Restrict the output to the lines below starting at the one that contains "const frontSolid = studSeat().reduce((rest, cut)" and ending at the one that contains "bpy.data.objects.remove(obj)", and restate them word for word, both ends included.
## BEGIN RECORDED INFORMATION
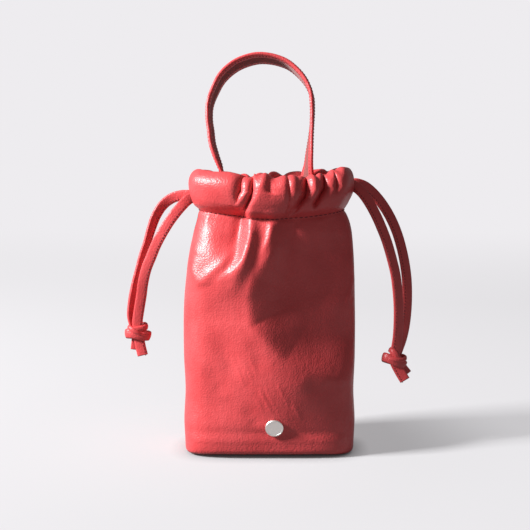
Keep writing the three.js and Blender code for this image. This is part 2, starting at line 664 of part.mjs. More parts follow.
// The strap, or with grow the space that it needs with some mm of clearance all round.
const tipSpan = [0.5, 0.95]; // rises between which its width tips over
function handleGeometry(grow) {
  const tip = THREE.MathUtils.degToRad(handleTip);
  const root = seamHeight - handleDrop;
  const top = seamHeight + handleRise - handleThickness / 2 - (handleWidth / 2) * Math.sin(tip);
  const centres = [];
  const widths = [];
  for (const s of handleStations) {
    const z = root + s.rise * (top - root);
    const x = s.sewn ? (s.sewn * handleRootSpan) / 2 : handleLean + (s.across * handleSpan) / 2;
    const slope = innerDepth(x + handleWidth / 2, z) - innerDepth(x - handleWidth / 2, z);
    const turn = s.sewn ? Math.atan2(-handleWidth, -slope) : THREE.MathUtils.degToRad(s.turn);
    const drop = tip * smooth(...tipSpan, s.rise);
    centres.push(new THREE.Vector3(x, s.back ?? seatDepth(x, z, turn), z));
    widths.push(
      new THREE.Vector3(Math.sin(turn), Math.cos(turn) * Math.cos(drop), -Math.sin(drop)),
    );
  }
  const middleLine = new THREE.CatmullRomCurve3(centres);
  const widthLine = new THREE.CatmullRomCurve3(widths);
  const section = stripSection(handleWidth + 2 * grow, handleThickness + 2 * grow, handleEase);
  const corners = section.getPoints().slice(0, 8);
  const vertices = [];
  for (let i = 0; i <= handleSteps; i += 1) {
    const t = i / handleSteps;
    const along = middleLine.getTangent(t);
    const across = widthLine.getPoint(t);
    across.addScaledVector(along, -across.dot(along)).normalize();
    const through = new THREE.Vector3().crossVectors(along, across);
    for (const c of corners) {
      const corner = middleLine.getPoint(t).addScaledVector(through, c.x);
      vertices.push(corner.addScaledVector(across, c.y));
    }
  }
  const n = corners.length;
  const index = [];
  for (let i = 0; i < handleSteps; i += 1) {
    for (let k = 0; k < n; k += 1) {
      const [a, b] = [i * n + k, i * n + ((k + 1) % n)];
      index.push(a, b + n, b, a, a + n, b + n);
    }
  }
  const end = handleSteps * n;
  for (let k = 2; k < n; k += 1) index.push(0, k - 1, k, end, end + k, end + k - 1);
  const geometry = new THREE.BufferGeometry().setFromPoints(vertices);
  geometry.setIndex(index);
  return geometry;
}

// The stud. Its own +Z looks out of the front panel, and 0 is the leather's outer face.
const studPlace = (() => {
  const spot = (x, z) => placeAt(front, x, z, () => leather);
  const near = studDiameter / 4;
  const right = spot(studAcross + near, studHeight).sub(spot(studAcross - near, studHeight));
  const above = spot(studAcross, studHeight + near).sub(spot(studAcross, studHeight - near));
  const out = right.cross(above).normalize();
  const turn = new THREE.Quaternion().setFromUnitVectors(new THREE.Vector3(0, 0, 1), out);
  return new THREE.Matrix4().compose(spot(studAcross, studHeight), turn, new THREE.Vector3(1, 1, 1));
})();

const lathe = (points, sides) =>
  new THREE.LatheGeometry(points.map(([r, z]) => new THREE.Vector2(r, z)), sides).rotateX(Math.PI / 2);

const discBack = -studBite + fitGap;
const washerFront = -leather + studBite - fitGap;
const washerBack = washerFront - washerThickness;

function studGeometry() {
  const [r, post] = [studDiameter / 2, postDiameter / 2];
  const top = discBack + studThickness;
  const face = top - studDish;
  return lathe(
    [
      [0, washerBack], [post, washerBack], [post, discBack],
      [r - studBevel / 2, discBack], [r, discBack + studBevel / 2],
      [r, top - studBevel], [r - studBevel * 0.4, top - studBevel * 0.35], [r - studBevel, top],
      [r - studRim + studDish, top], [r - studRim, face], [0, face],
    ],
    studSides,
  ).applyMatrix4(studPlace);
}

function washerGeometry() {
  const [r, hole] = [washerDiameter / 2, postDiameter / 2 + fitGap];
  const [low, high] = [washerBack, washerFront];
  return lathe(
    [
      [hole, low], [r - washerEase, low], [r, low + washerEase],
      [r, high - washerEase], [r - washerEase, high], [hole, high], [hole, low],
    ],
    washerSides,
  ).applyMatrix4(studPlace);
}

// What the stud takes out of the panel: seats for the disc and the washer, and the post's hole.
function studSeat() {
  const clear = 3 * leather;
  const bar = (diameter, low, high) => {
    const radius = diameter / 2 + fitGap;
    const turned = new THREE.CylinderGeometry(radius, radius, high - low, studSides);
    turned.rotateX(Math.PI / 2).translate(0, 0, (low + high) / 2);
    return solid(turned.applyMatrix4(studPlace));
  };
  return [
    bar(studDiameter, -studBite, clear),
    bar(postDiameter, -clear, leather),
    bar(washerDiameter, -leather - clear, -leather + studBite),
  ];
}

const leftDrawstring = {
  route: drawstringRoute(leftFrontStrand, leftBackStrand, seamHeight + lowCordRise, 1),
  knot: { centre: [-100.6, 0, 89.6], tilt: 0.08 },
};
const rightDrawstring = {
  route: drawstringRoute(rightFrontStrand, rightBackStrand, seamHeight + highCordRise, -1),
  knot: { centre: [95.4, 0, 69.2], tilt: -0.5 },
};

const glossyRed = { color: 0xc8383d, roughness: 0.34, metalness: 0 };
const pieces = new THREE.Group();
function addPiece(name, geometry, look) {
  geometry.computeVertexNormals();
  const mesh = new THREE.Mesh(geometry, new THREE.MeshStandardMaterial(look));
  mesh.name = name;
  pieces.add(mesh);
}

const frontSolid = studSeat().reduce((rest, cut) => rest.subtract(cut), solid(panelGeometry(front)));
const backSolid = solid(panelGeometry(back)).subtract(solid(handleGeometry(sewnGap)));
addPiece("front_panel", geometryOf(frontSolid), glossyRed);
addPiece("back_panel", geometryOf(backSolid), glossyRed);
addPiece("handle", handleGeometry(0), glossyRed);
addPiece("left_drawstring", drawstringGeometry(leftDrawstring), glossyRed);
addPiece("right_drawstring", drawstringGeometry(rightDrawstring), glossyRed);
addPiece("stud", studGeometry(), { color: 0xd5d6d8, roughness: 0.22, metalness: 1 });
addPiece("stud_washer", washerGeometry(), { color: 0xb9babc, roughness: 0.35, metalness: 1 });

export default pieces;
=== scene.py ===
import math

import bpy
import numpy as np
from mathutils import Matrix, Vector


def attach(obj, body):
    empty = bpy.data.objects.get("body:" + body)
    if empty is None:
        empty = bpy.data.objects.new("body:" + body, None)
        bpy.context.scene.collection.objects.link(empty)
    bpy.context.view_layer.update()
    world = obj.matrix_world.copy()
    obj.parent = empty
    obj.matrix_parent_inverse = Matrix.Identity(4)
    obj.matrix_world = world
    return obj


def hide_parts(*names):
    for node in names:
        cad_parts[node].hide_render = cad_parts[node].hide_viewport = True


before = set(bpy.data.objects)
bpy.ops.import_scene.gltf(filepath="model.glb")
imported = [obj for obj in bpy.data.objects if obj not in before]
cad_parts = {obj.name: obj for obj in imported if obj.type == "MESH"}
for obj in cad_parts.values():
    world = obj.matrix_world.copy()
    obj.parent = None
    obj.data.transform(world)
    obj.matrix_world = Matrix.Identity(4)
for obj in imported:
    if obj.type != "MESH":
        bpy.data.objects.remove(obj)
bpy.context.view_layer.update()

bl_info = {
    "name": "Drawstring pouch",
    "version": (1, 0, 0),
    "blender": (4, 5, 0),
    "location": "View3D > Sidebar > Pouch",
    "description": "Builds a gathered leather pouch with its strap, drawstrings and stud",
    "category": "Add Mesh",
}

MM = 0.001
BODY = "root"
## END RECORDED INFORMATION
§ **TASK RESPONSE**
const frontSolid = studSeat().reduce((rest, cut) => rest.subtract(cut), solid(panelGeometry(front)));
const backSolid = solid(panelGeometry(back)).subtract(solid(handleGeometry(sewnGap)));
addPiece("front_panel", geometryOf(frontSolid), glossyRed);
addPiece("back_panel", geometryOf(backSolid), glossyRed);
addPiece("handle", handleGeometry(0), glossyRed);
addPiece("left_drawstring", drawstringGeometry(leftDrawstring), glossyRed);
addPiece("right_drawstring", drawstringGeometry(rightDrawstring), glossyRed);
addPiece("stud", studGeometry(), { color: 0xd5d6d8, roughness: 0.22, metalness: 1 });
addPiece("stud_washer", washerGeometry(), { color: 0xb9babc, roughness: 0.35, metalness: 1 });

export default pieces;
=== scene.py ===
import math

import bpy
import numpy as np
from mathutils import Matrix, Vector


def attach(obj, body):
    empty = bpy.data.objects.get("body:" + body)
    if empty is None:
        empty = bpy.data.objects.new("body:" + body, None)
        bpy.context.scene.collection.objects.link(empty)
    bpy.context.view_layer.update()
    world = obj.matrix_world.copy()
    obj.parent = empty
    obj.matrix_parent_inverse = Matrix.Identity(4)
    obj.matrix_world = world
    return obj


def hide_parts(*names):
    for node in names:
        cad_parts[node].hide_render = cad_parts[node].hide_viewport = True


before = set(bpy.data.objects)
bpy.ops.import_scene.gltf(filepath="model.glb")
imported = [obj for obj in bpy.data.objects if obj not in before]
cad_parts = {obj.name: obj for obj in imported if obj.type == "MESH"}
for obj in cad_parts.values():
    world = obj.matrix_world.copy()
    obj.parent = None
    obj.data.transform(world)
    obj.matrix_world = Matrix.Identity(4)
for obj in imported:
    if obj.type != "MESH":
        bpy.data.objects.remove(obj)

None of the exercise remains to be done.